Lawrence Wehrle was the first to discover them. He was working on a farm at the University of Arizona in early April when he saw feeding damage on the fenugreek (a clover-like legume). He soon discovered the small worms responsible but supposed they were alfalfa weevil (Hypera postica) larvae. Alfalfa weevils were known to cause damage further north (having first appeared in the US near Salt Lake City in 1904) and Wehrle feared that they might have made it all the way to Arizona.
Unfortunately he was wrong. The sample he sent to Washington DC was identified as the Egyptian alfalfa weevil - a related species. This was unfortunate because the Egyptian alfalfa weevil has done a lot more damage than the alfalfa weevil in many parts of the Western US. Seventy years later, we still have a hard time keeping it under control.
That doesn’t mean there aren’t options. Fairly early on, entomologists discovered that if the first alfalfa cutting were done a bit earlier than normal (just before flowering) that some of the weevils (adults and larvae) would die.
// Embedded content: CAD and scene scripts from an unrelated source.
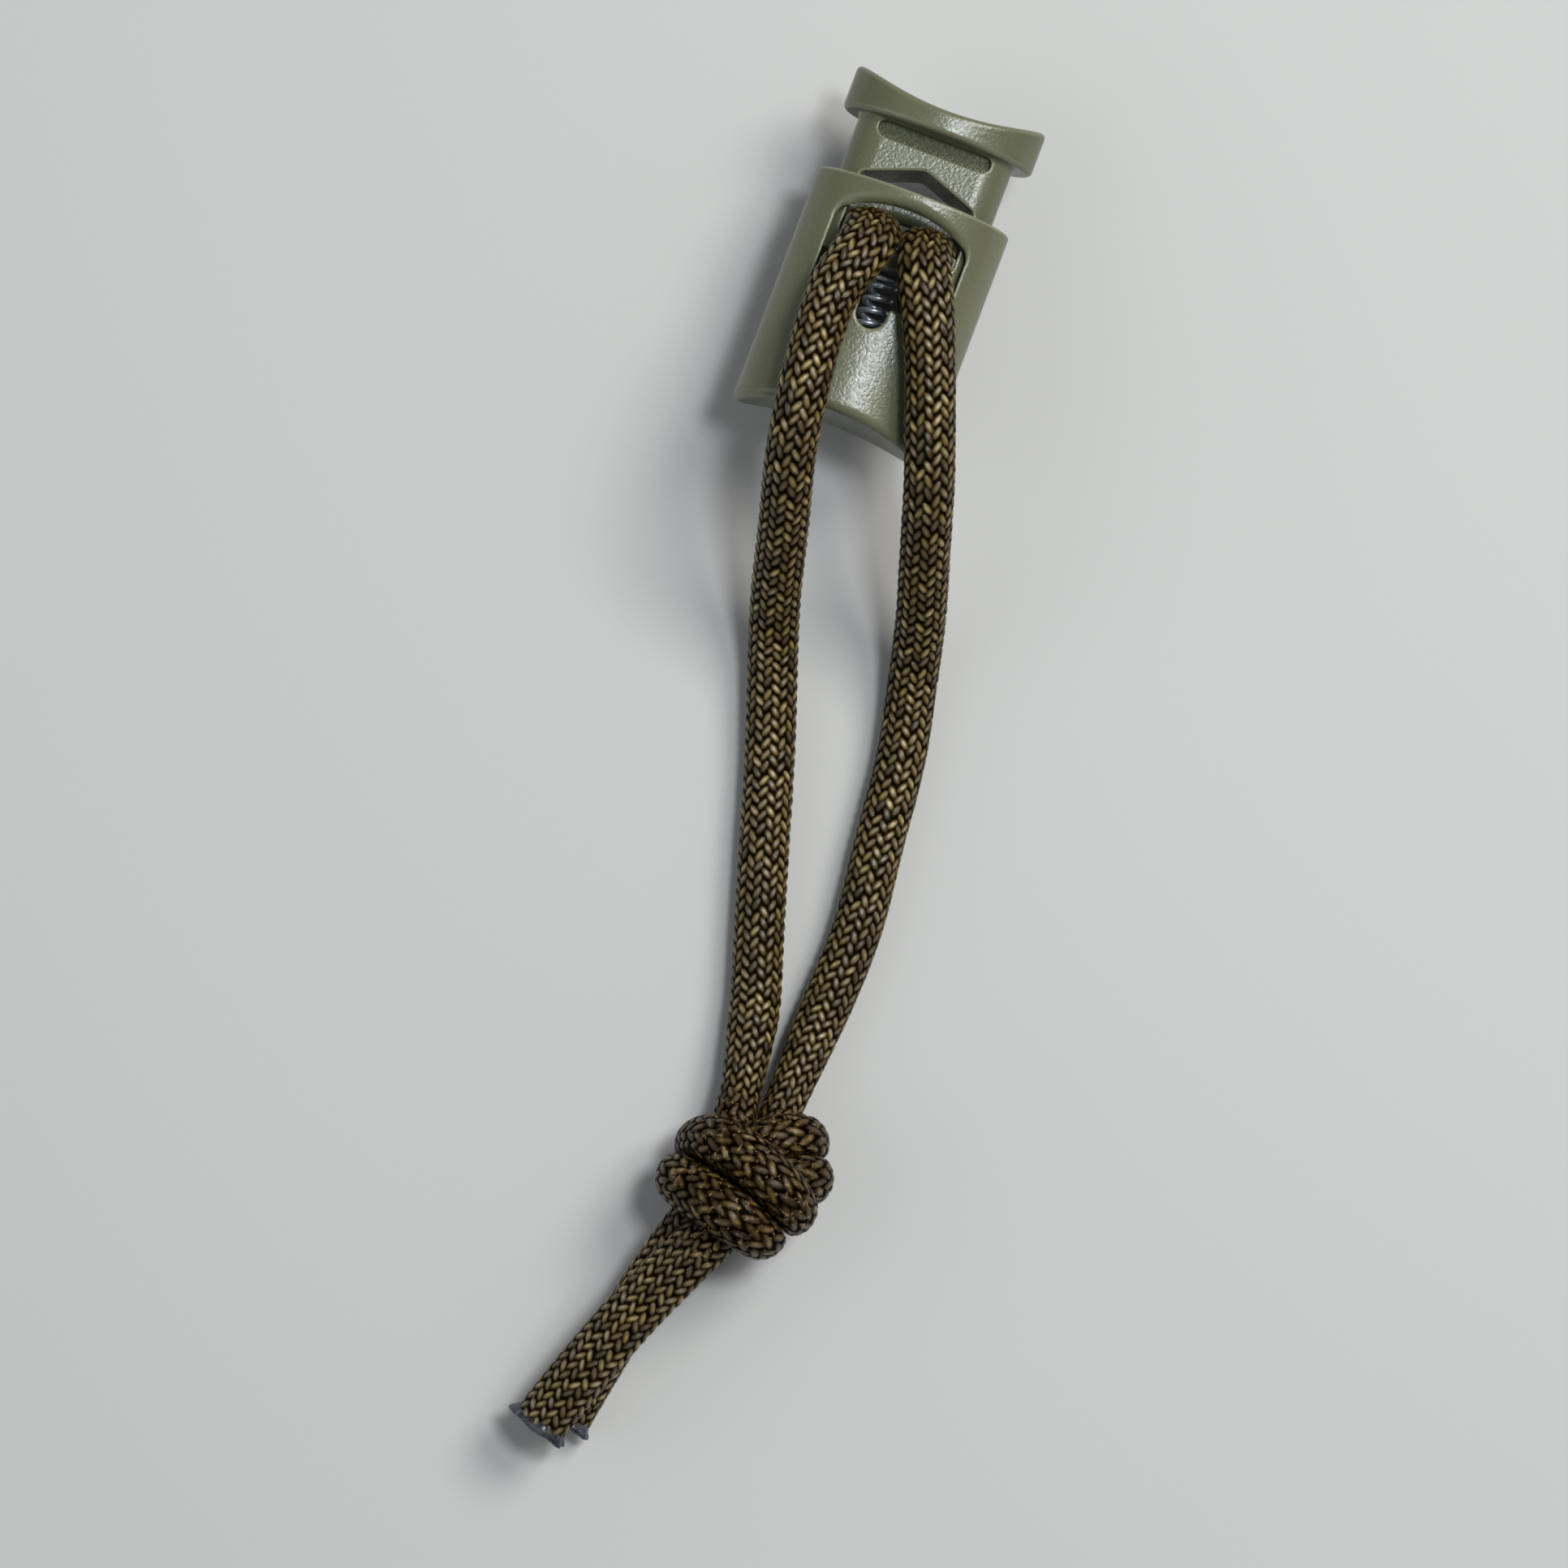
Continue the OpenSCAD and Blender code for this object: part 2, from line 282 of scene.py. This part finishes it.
def block(x, z, half_w, half_d, r):
    qx, qz = np.abs(x) - (half_w - r), np.abs(z) - (half_d - r)
    return np.hypot(np.maximum(qx, 0), np.maximum(qz, 0)) + np.minimum(np.maximum(qx, qz), 0) - r


def both(a, b, r):
    """What is in a and in b, with the edge between them rounded by r."""
    return np.minimum(np.maximum(a, b), -r) + np.hypot(np.maximum(a + r, 0), np.maximum(b + r, 0))


def join(a, b, r):
    return -both(-a, -b, r)


def cut(a, b, r):
    return both(a, -b, r)


SLOPE_STEP = 0.01  # how far apart a distance is read to find its slope
BEND_STEP = 0.12  # and to find how it bends
SHARPEST = 9  # a stronger bend than this gets no painted edge highlight


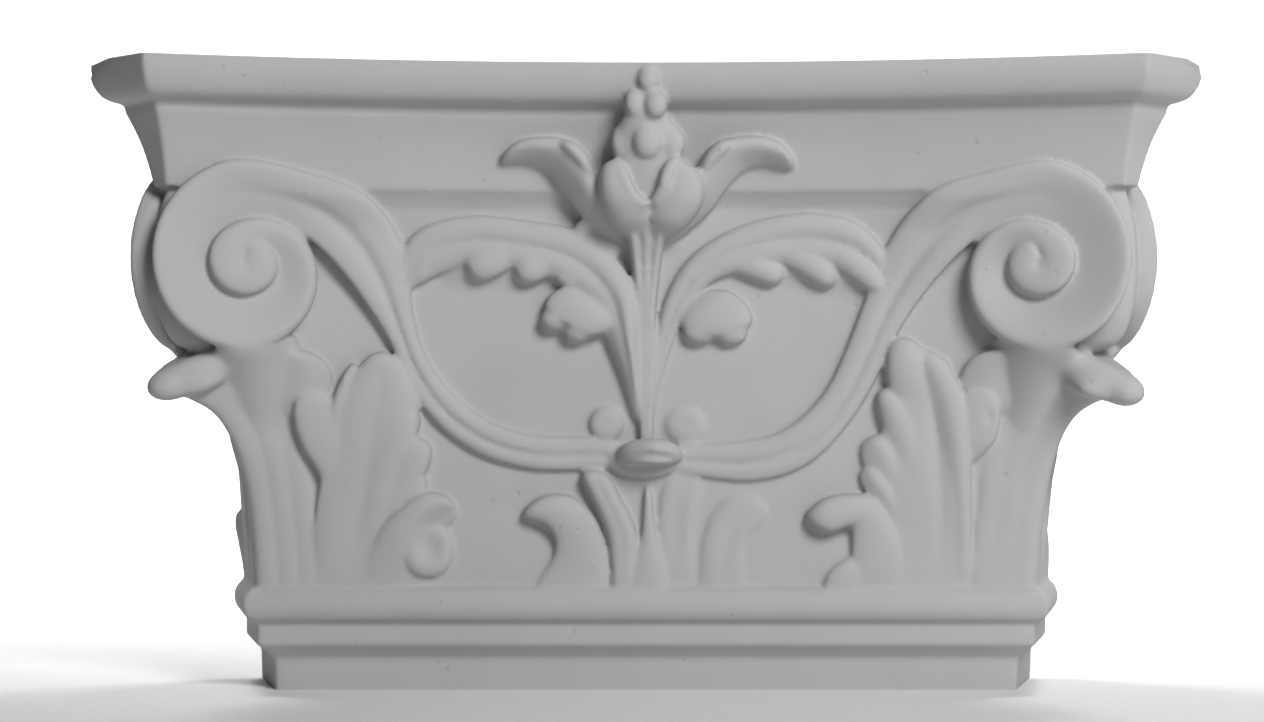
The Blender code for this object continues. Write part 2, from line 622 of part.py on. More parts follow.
def right_front_leaf():
    return [
        flat_leaf("leaf body", [
            (126.0, 38.0, 88.0, 38.0, 0, 1.8), (125.5, 58.0, 91.0, 58.0, 0, 2.8),
            (123.8, 76.0, 94.0, 72.0, 0.4, 4.2), (123.0, 94.0, 91.0, 88.0, 0.8, 5.2),
            (122.5, 108.0, 91.0, 104.0, 1.0, 5.6), (119.0, 121.0, 93.0, 116.0, 1.4, 5.4),
            (112.0, 129.0, 94.0, 128.0, 1.6, 5.0), (104.0, 135.5, 96.5, 135.5, 1.6, 4.0)],
            section=cupped(0.4, -0.36, 0.2, 0.5), base=0.02, tip=0.1, rim=0.35, fine=(56, 40)),
        carve("leaf right part", [
            (121.0, 42.0, 0.0, 4.6, 2.0), (120.4, 66.0, 0.4, 5.6, 3.8), (117.8, 88.0, 1.0, 7.6, 5.6),
            (114.4, 106.0, 1.8, 9.2, 6.4), (109.6, 120.0, 2.4, 9.0, 6.2), (104.0, 130.0, 2.6, 6.0, 5.2)],
            section=one_sided(0.15, -1), tip=0.1, rim=0.45, fine=(28, 40)),
        carve("leaf top lobe", [
            (103.0, 108.0, 1.0, 3.4, 3.0), (100.5, 118.0, 2.6, 7.0, 5.4), (99.4, 128.0, 3.4, 7.0, 6.2),
            (99.0, 137.2, 2.8, 4.6, 5.2)], base=0.3, tip=0.2, rim=0.6),
        carve("leaf finger a", [
            (110.4, 44.0, 0.0, 5.0, 1.6), (108.4, 66.0, 0.2, 6.2, 3.4), (104.2, 86.0, 0.6, 7.4, 5.2),
            (99.6, 100.0, 1.2, 7.6, 6.2), (95.0, 110.0, 1.6, 6.0, 6.0), (90.8, 117.0, 1.6, 3.6, 5.0)],
            tip=0.12, rim=0.9, fine=(28, 40)),
        carve("leaf finger b", [
            (103.2, 46.0, 0.0, 4.6, 1.4), (100.6, 64.0, 0.2, 6.4, 3.0), (96.2, 79.0, 0.4, 7.4, 4.6),
            (91.0, 90.0, 1.0, 7.4, 5.8), (86.2, 98.5, 1.2, 5.8, 5.6)],
            section=one_sided(0.6, -1), tip=0.18, rim=0.7, fine=(28, 40)),
        carve("leaf finger c", [
            (99.6, 56.0, 0.2, 3.2, 2.0), (95.4, 69.0, 0.6, 4.2, 3.4), (89.6, 78.5, 1.2, 4.8, 4.8),
            (84.2, 86.6, 1.2, 3.6, 4.6)], section=one_sided(0.5, -1), tip=0.2, rim=0.45, fine=(28, 32)),
        carve("leaf second tip", [
            (112.0, 116.0, 2.4, 4.4, 4.4), (113.6, 124.5, 2.6, 3.8, 4.4), (113.6, 129.2, 2.2, 2.0, 3.6)],
            base=0.3, tip=0.4),
        flat_leaf("leaf curl body", [
            (101.0, 38.0, 78.5, 38.0, 0, 2.0), (100.0, 48.0, 79.2, 48.0, 0.2, 3.4),
            (98.0, 58.0, 79.5, 57.0, 0.6, 4.6), (93.0, 68.5, 79.0, 64.0, 1.2, 5.6),
            (86.0, 75.6, 76.0, 63.4, 2.0, 6.4), (77.0, 76.6, 71.0, 62.0, 2.6, 7.0),
            (68.5, 74.6, 66.0, 63.6, 2.8, 6.6), (61.6, 69.6, 61.2, 66.6, 2.2, 4.6)],
            base=0.04, tip=0.12, rim=0.5),
        flat_leaf("leaf curl foot", [
            (88.0, 52.0, 84.0, 38.0, 0, 2.6), (79.0, 52.0, 76.0, 38.0, 0.2, 3.8),
            (72.5, 48.0, 70.5, 38.0, 0.2, 3.4),
            (69.0, 44.0, 68.4, 38.0, 0.2, 2.4)], base=0.2, tip=0.3),
        right_side_lobe(),
    ]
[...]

The larvae didn’t have anything left to eat and they ended up getting cooked in the heat without places to hide. Even some of the vulnerable newly emerging adults died too.
Some creative farmers went a step further and pulled a brush or wire drag through their fields. This not only dislodged any remaining larvae but it also kicked up a lot of dust that killed even more (dust is one of the oldest and most effective ways to kill many kinds of insect pests). Other ways to kill the weevils included spraying with lead arsenate or zinc arsenate. These chemicals, of course, are not available options today but other insecticides often work well. Sometimes it isn’t necessary to treat at all if the infestation is light and if the first cutting can be made soon enough.
The reason for this is that the weevils only go through one generation a year. This is not generally the case with arthropod species that become key pests. Often they become pests because they can go through multiple generations a year and several pesticide applications become necessary. With the Egyptian alfalfa weevil, the damaging larvae only occur in the spring. If they can be controlled then (now) they no longer present a problem.
But there are a few things to watch out for. To start with, it’s not a good idea to let the cut alfalfa sit around for very long. Windrows can hold moisture underneath where the larvae can survive and cause problems to new growth. Many of the little worms will pupate and ensure a healthy pest population the next spring.
Another thing to watch out for are the beneficial insects. They will be building up in the field about the time of the first cutting. If a late insecticide application is made, you might wipe them out and have a big aphid problem later on.
This doesn’t mean that beneficial insects will help you much with your weevil problem. They won’t. There is a little wasp that lays eggs in alfalfa weevil larvae and is pretty good at keeping their numbers down but it has a hard time with Egyptian alfalfa weevil larvae. For some reason, the haemolymph (insect blood) is able to prevent the little parasitoid wasps from developing.
Right now is the time to go take a look at your field. Chances are, you’ll find something out there enjoying a free lunch. Of course, depending on where you live, you might find other things instead. Alfalfa weevils are also active now. So are clover leaf weevils, clover head weevils and the lesser clover weevil. They all look pretty much alike. In fact they like to eat pretty much the same things - clover-like legumes. Let’s face it. This is a weevily time of year. We and our legumes had better get used to the fact.